Lawyer Douglas Ewen said the conditions the women faced may also have breached the International Convention Against Torture.
"New Zealand may have a case to answer in torture. Now, that is something that no western nation should ever have to put its hand up and admit."
Inmates usually stayed two weeks in the unit and if they were to be kept there for longer than 14 days, the prison needed the permission of the chief executive. To keep a prisoner there for longer than three months, a judge must visit the facility.
The prison's deputy director, Alison Fowlie, admitted she didn't know the rules existed. That shocked Ewen.
"The fact that the second-in-charge in the prison is unaware of a fundamental obligation is of extreme concern," he said.
The law required continual review of the risk of holding a prisoner in the pound because segregation could cause real psychological damage, Ewen said.

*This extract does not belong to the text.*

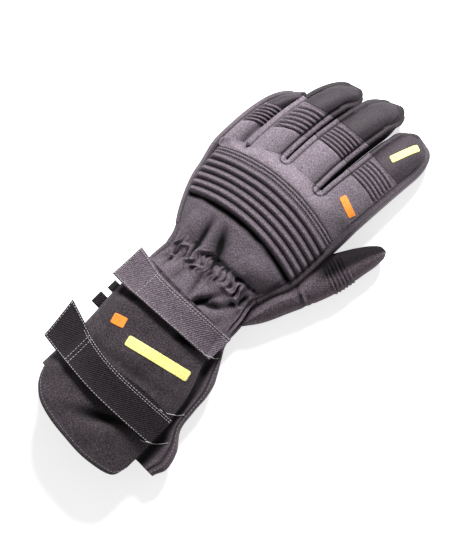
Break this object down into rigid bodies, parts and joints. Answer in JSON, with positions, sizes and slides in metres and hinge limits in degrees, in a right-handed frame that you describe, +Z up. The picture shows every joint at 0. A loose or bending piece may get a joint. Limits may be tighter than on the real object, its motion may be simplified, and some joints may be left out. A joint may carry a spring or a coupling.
{
  "type": "firefighter glove",
  "caption": "Left-hand firefighter glove lying palm down, with ribbed knuckle and finger pads, a gathered wrist and a long gauntlet cuff closed by two straps.",
  "frame": {"origin": "centre of the bounding box in X and Y, on the surface the glove lies on", "axes": "+Y towards the fingertips, +X towards the thumb, +Z up out of the back of the hand"},
  "size_m": [0.1648, 0.3774, 0.0588],
  "materials": {
    "shell": "matte",
    "quilted": "matte",
    "leather": "matte",
    "strap": "matte",
    "label": "satin"
  },
  "bodies": {
    "root": {"hand_back": "shell", "wrist_back": "shell", "gathered_wrist": "shell", "cuff_back": "shell", "cuff_palm": "shell", "cuff_gusset": "shell", "knuckle_pad": "quilted", "ribs_little": "quilted", "ribs_ring": "quilted", "ribs_middle": "quilted", "ribs_index": "quilted", "ribs_thumb": "quilted", "fingertip_little": "leather", "fingertip_ring": "leather", "fingertip_middle": "leather", "fingertip_index": "leather", "fourchette_little_ring": "leather", "fourchette_ring_middle": "leather", "fourchette_middle_index": "leather", "side_little": "leather", "side_index": "leather", "palm": "leather", "thumb": "leather", "upper_strap": "strap", "lower_strap": "strap", "loop": "strap", "label": "label"}
  },
  "joints": []
}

Corrections chief custodial officer Neil Beales said he could not address any of the specifics of the treatment of inmates raised by RNZ because what happened to those prisoners was subject to an ongoing court case.
However, he defended the use of the cell-buster technique, which he said had only been used 24 times since 2016.
He said it was a lawful and legitimate tool.
"I would prefer to use pepper spray than have to send staff in with a shield, where they're gonna have to physically restrain somebody using lock holds and wrestle them to the ground, in a small confined area, where there may be weapons involved.
"The area may be dangerous, because of people having flooded it out, or ripping furnishings from the wall, or even trying to set fire to places. I would rather use pepper spray every time than use physical force."
He said Corrections was not prevented from using it against inmates who had asthma.
Asked whether this was risking lives, he said, "their lives are already being risked by some of the behaviour that the people who you need to go and restrain are using.
"If somebody's intent on setting fire to a cell or holding a weapon against somebody else, or threatening staff that they're going to stab them when they come through the door, life is already at risk.
"We've got a duty to all the people who are in that prison, both the prisoners themselves who may be intent on even harming themselves as well - let's not forget that - and our staff, who are quite entitled to go home... safely back to their families."
Cripps' partner Mihi Bassett attempted suicide after her mental health deteriorated following months in the unit.
Bassett was sent to segregation after starting a fire in the jail, known as Auckland Women's Prison, which caused about $20,000 worth of damage. Cripps was moved to the unit later.
RNZ also revealed inmates at the prison were made to lie face down on the ground with their heads beside the toilet before they were given food and that they had to show guards their used hygiene products to receive new ones.
Prime Minister Jacinda Ardern said the revelations about conditions at the prison were "disturbing" and Corrections Minister Kelvin Davis had requested a briefing from officials.
Davis later said he had been assured the use of force by Corrections was lawful and justified.
Corrections said that in most of the cases of pepper spray bombings RNZ reported, the inmates had activated sprinklers in protest and that made the cell a safety risk. The women were warned they needed to vacate the cell or would be bombed with pepper spray.
Amnesty International New Zealand's executive director Meg de Ronde today called for the pepper spray bombings to be banned.
"Amnesty International is calling for the immediate end to cell buster extractions using pepper spray and an immediate end to the degrading practices around feeding," she said.